L’ipotesi di rinegoziare individualmente il PNRR con la Commissione Europea non è percorribile.

Il regolamento europeo, all’art. 21, ha blindato i piani. D’altronde è il primo esperimento di indebitamento europeo. Il rischio di “deragliamenti” andava contenuto e rigidamente disciplinato.

La via è politica. Ed è europea.

L’agenda del nostro premier di giovedì 3 novembre è indicativa per tempi e modalità.

Incontrare il Presiedente del Consiglio, Michel, il Presidente della Commissione VonDerLeyen e il Presidente del Parlamento, Metsola è l’occasione intelligentemente creata per uscire dall’angolo nel quale un ozioso dibattito elettorale ha collocato il nostro paese, per discutere della necessità, comune a tutti i paesi, di rivedere i target di spesa, sia in termini di prolungamento delle scadenze (come ipotizzato dal Commissario Gentiloni) sia con la riprogrammazione di alcuni interventi strutturali. L’aumento dei costi delle materie prime riguarda tutti, così come problema generale è quello legato alla revisione dei prezzi.

Rispetto agli interventi strutturali  si potrà far ricorso altresì all’appoggio dell’Agenda 21/27. I programmi in corso di approvazione sono stati pensati con il vincolo della complementarietà rispetto alla programmazione contenuta nel PNRR. Tale complementarietà permetterà di fasare le opere chiaramente in ritardo per la scadenza del 2026 sulla scadenza del 2027+3.

Ma c’è anche un tema di politica nazionale, legato al PNRR, che il nuovo Governo dovrebbe porsi: la accelerazione degli investimenti nelle regioni del Sud. Per raggiungere l’obiettivo del 40% di spesa nel mezzogiorno è indispensabile che il Governo riveda le procedure di assegnazione delle risorse in particolare per gli interventi affidati ai comuni. Per far questo non c’è bisogno di rivedere gli accordi europei, ma solo di avere la convinzione di cogliere la sfida della uguaglianza dei diritti lanciata dal PNRR portando finalmente a compimento l’attuazione della riforma costituzionale del 2001.

La stessa Corte dei Conti ha definito il PNRR “una sfida complessa per ogni amministrazione pubblica del nostro Paese, che impone anche alle regioni un’attenta riflessione sull’adeguatezza della struttura organizzativa nel sostenere i carichi di lavoro aggiuntivi, fino a riconsiderare le abituali prassi e procedure operative finora seguite nell’ordinario svolgimento delle funzioni istituzionali”.

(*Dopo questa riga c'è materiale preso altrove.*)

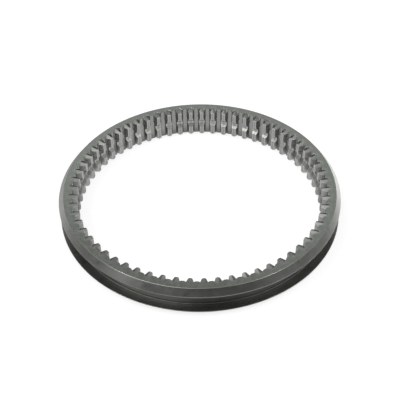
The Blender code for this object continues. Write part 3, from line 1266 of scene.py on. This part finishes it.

Perché si realizzi il superamento degli squilibri sociali, delle disomogeneità territoriali e degli svantaggi di genere e generazionali, ai quali sono legati altrettanti obiettivi trasversali del PNRR, è indispensabile che lo Stato si faccia carico di garantire i c.d. Lep – livelli essenziali delle prestazioni e dei servizi – in modo uniforme sull’intero territorio nazionale, non trasferendone la attuazione sugli enti locali, peraltro privi degli strumenti necessari. In questa categoria rientrano per esempio asili nido, scuole, trasporti locali, assistenza sociale. Lo Stato non può mettere a bando diritti civili e sociali da tutelare per tutti i cittadini. La modifica dovrebbe prevedere, così come avviene per le opere infrastrutturali, l’assegnazione diretta delle risorse, sulla base di un piano di riequilibrio definito a livello nazionale con la partecipazione dei territori, affidando poi agli enti locali la sola esecuzione, con procedure di evidenza tese a garantire la trasparenza delle attività di conferimento degli incarichi e di realizzazione delle opere.

E tanto, un Governo che fa del concetto di Nazione la struttura portante del proprio agire politico, dovrebbe ritenere prioritario prima di porre mano a un’altra incompiuta costituzionale: l’autonomia regionale. Se non c’è coesione economica, sociale e territoriale i termini regionalismo e nazione collidono.